**Instructions for the task:**
Quote every line of the material beneath this one.

**Source data:**
"""

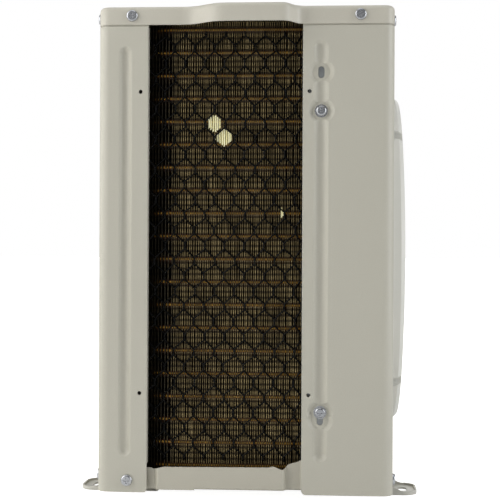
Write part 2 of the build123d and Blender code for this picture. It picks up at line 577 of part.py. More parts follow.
FAN_YC = -118.0
b0 = blade()
with BuildPart() as fan_rotor:
    for k in range(4):
        add(Rot(0, 0, 90 * k) * b0)
    with BuildSketch(Plane.XY.offset(-40)):
        Circle(185.0)
    extrude(amount=80, mode=Mode.INTERSECT)
    with BuildSketch(Plane.XY.offset(-22)):
        Circle(38.0)
    extrude(amount=44)
    with BuildSketch(Plane.XY.offset(-22)):
        Circle(33.0)
        Circle(13.0, mode=Mode.SUBTRACT)
    extrude(amount=36, mode=Mode.SUBTRACT)
    with BuildSketch(Plane.XY.offset(-30)):
        Circle(5.0)
    extrude(amount=60, mode=Mode.SUBTRACT)
fan_local = fan_rotor.part
with BuildPart() as fan_rotor:
    add(Pos(FAN_X, FAN_YC, FAN_Z) * Rot(90, 0, 0) * fan_local)
save(fan_rotor, "fan_rotor")
with BuildPart() as fan_shaft:
    add(cyl("Y", -150.0, -20.0, FAN_X, FAN_Z, 5.0))
    with BuildSketch(Plane(origin=(FAN_X, -140.0, FAN_Z), x_dir=(1, 0, 0), z_dir=(0, -1, 0))):
        RegularPolygon(9.0, 6)
    extrude(amount=7.0)
save(fan_shaft, "fan_shaft")

with BuildPart() as fan_motor:
    add(cyl("Y", -74.0, 6.0, FAN_X, FAN_Z, 47.0))
    add(cyl("Y", -84.0, -73.0, FAN_X, FAN_Z, 15.0))
    fillet(fan_motor.edges().filter_by(GeomType.CIRCLE).sort_by(Axis.Y)[2:3], 4.0)
    for k in range(16):
        a = radians(22.5 * k)
        add(Pos(FAN_X, -34.0, FAN_Z) * Rot(0, 22.5 * k, 0) * (Pos(48.5, 0, 0) * Box(5.0, 56.0, 2.0, mode=Mode.PRIVATE)))
    add(cyl("Y", -90.0, -18.0, FAN_X, FAN_Z, 5.05), mode=Mode.SUBTRACT)
save(fan_motor, "fan_motor")

with BuildPart() as motor_bracket:
    for sx in (-1, 1):
        add(box(FAN_X + sx * 36.0 - 9.0, FAN_X + sx * 36.0 + 9.0, 6.0, 8.0, Z_FLOOR, 532.0))
        add(box(FAN_X + sx * 45.0 - 1.0, FAN_X + sx * 45.0 + 1.0, 6.0, 18.0, Z_FLOOR, 532.0))
    for zz in (Z_FLOOR, 216.0, 306.0, 530.0):
        add(box(FAN_X - 46.0, FAN_X + 46.0, 6.0, 26.0 if zz in (Z_FLOOR, 530.0) else 8.0, zz, zz + (2.0 if zz in (Z_FLOOR, 530.0) else 14.0)))
save(motor_bracket, "motor_bracket")

# ---------------------------------------------------------------- compressor group
CX, CY, CR = 228.0, -85.0, 56.0
with BuildPart() as compressor_shell:
    with BuildSketch(Plane(origin=(CX, CY, 0), x_dir=(1, 0, 0), z_dir=(0, -1, 0))):
        with BuildLine():
            Polyline((0, 36.0), (30.0, 36.0))
            Spline((30.0, 36.0), (50.0, 44.0), (CR, 62.0))
            Line((CR, 62.0), (CR, 270.0))
            Spline((CR, 270.0), (46.0, 288.0), (14.0, 298.0))
            Polyline((14.0, 298.0), (9.0, 302.0), (0, 302.0), (0, 36.0))
        make_face()
    revolve(axis=Axis((CX, CY, 0), (0, 0, 1)))
    with BuildSketch(Plane.XY.offset(33.0)):
        with Locations((CX, CY)):
            RegularPolygon(84.0, 3, rotation=90)
    extrude(amount=3.2)
    # terminal cover seat and weld band
    with BuildSketch(Plane.XY.offset(150.0)):
        with Locations((CX, CY)):
            Circle(CR + 1.2)
    extrude(amount=5.0)
    add(box(CX - 22.0, CX + 22.0, CY - CR - 12.0, CY - 40.0, 185.0, 235.0))
    for k in range(3):
        a = radians(90 + 120 * k)
        add(cyl("Z", 20.0, 45.0, CX + 66.0 * cos(a), CY + 66.0 * sin(a), 8.0), mode=Mode.SUBTRACT)
save(compressor_shell, "compressor_shell")
GROM = [(CX + 66.0 * cos(radians(90 + 120 * k)), CY + 66.0 * sin(radians(90 + 120 * k))) for k in range(3)]
with BuildPart() as compressor_grommets:
    for gx, gy in GROM:
        with Locations((gx, gy, 0)):
            with Locations((0, 0, Z_FLOOR + (33.0 - Z_FLOOR) / 2)):
                Cylinder(12.0, 33.0 - Z_FLOOR)
            with Locations((0, 0, 34.6)):
                Cylinder(7.9, 3.2)
            with Locations((0, 0, 37.7)):
                Cylinder(12.0, 3.0)
            with Locations((0, 0, 41.0)):
                Cylinder(6.5, 4.0)
save(compressor_grommets, "compressor_grommets")
AX, AY, AR = 180.0, -12.0, 26.0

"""

**Problem solution:**
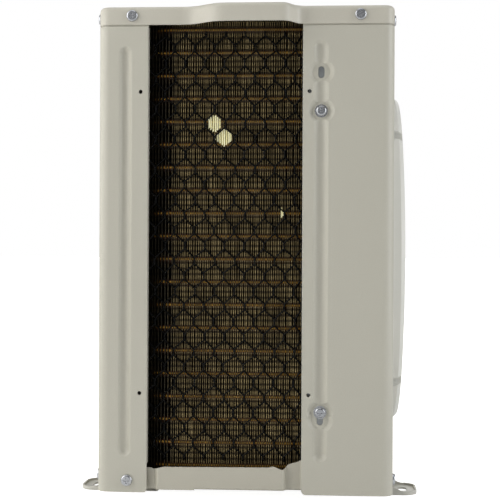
Write part 2 of the build123d and Blender code for this picture. It picks up at line 577 of part.py. More parts follow.
FAN_YC = -118.0
b0 = blade()
with BuildPart() as fan_rotor:
    for k in range(4):
        add(Rot(0, 0, 90 * k) * b0)
    with BuildSketch(Plane.XY.offset(-40)):
        Circle(185.0)
    extrude(amount=80, mode=Mode.INTERSECT)
    with BuildSketch(Plane.XY.offset(-22)):
        Circle(38.0)
    extrude(amount=44)
    with BuildSketch(Plane.XY.offset(-22)):
        Circle(33.0)
        Circle(13.0, mode=Mode.SUBTRACT)
    extrude(amount=36, mode=Mode.SUBTRACT)
    with BuildSketch(Plane.XY.offset(-30)):
        Circle(5.0)
    extrude(amount=60, mode=Mode.SUBTRACT)
fan_local = fan_rotor.part
with BuildPart() as fan_rotor:
    add(Pos(FAN_X, FAN_YC, FAN_Z) * Rot(90, 0, 0) * fan_local)
save(fan_rotor, "fan_rotor")
with BuildPart() as fan_shaft:
    add(cyl("Y", -150.0, -20.0, FAN_X, FAN_Z, 5.0))
    with BuildSketch(Plane(origin=(FAN_X, -140.0, FAN_Z), x_dir=(1, 0, 0), z_dir=(0, -1, 0))):
        RegularPolygon(9.0, 6)
    extrude(amount=7.0)
save(fan_shaft, "fan_shaft")

with BuildPart() as fan_motor:
    add(cyl("Y", -74.0, 6.0, FAN_X, FAN_Z, 47.0))
    add(cyl("Y", -84.0, -73.0, FAN_X, FAN_Z, 15.0))
    fillet(fan_motor.edges().filter_by(GeomType.CIRCLE).sort_by(Axis.Y)[2:3], 4.0)
    for k in range(16):
        a = radians(22.5 * k)
        add(Pos(FAN_X, -34.0, FAN_Z) * Rot(0, 22.5 * k, 0) * (Pos(48.5, 0, 0) * Box(5.0, 56.0, 2.0, mode=Mode.PRIVATE)))
    add(cyl("Y", -90.0, -18.0, FAN_X, FAN_Z, 5.05), mode=Mode.SUBTRACT)
save(fan_motor, "fan_motor")

with BuildPart() as motor_bracket:
    for sx in (-1, 1):
        add(box(FAN_X + sx * 36.0 - 9.0, FAN_X + sx * 36.0 + 9.0, 6.0, 8.0, Z_FLOOR, 532.0))
        add(box(FAN_X + sx * 45.0 - 1.0, FAN_X + sx * 45.0 + 1.0, 6.0, 18.0, Z_FLOOR, 532.0))
    for zz in (Z_FLOOR, 216.0, 306.0, 530.0):
        add(box(FAN_X - 46.0, FAN_X + 46.0, 6.0, 26.0 if zz in (Z_FLOOR, 530.0) else 8.0, zz, zz + (2.0 if zz in (Z_FLOOR, 530.0) else 14.0)))
save(motor_bracket, "motor_bracket")

# ---------------------------------------------------------------- compressor group
CX, CY, CR = 228.0, -85.0, 56.0
with BuildPart() as compressor_shell:
    with BuildSketch(Plane(origin=(CX, CY, 0), x_dir=(1, 0, 0), z_dir=(0, -1, 0))):
        with BuildLine():
            Polyline((0, 36.0), (30.0, 36.0))
            Spline((30.0, 36.0), (50.0, 44.0), (CR, 62.0))
            Line((CR, 62.0), (CR, 270.0))
            Spline((CR, 270.0), (46.0, 288.0), (14.0, 298.0))
            Polyline((14.0, 298.0), (9.0, 302.0), (0, 302.0), (0, 36.0))
        make_face()
    revolve(axis=Axis((CX, CY, 0), (0, 0, 1)))
    with BuildSketch(Plane.XY.offset(33.0)):
        with Locations((CX, CY)):
            RegularPolygon(84.0, 3, rotation=90)
    extrude(amount=3.2)
    # terminal cover seat and weld band
    with BuildSketch(Plane.XY.offset(150.0)):
        with Locations((CX, CY)):
            Circle(CR + 1.2)
    extrude(amount=5.0)
    add(box(CX - 22.0, CX + 22.0, CY - CR - 12.0, CY - 40.0, 185.0, 235.0))
    for k in range(3):
        a = radians(90 + 120 * k)
        add(cyl("Z", 20.0, 45.0, CX + 66.0 * cos(a), CY + 66.0 * sin(a), 8.0), mode=Mode.SUBTRACT)
save(compressor_shell, "compressor_shell")
GROM = [(CX + 66.0 * cos(radians(90 + 120 * k)), CY + 66.0 * sin(radians(90 + 120 * k))) for k in range(3)]
with BuildPart() as compressor_grommets:
    for gx, gy in GROM:
        with Locations((gx, gy, 0)):
            with Locations((0, 0, Z_FLOOR + (33.0 - Z_FLOOR) / 2)):
                Cylinder(12.0, 33.0 - Z_FLOOR)
            with Locations((0, 0, 34.6)):
                Cylinder(7.9, 3.2)
            with Locations((0, 0, 37.7)):
                Cylinder(12.0, 3.0)
            with Locations((0, 0, 41.0)):
                Cylinder(6.5, 4.0)
save(compressor_grommets, "compressor_grommets")
AX, AY, AR = 180.0, -12.0, 26.0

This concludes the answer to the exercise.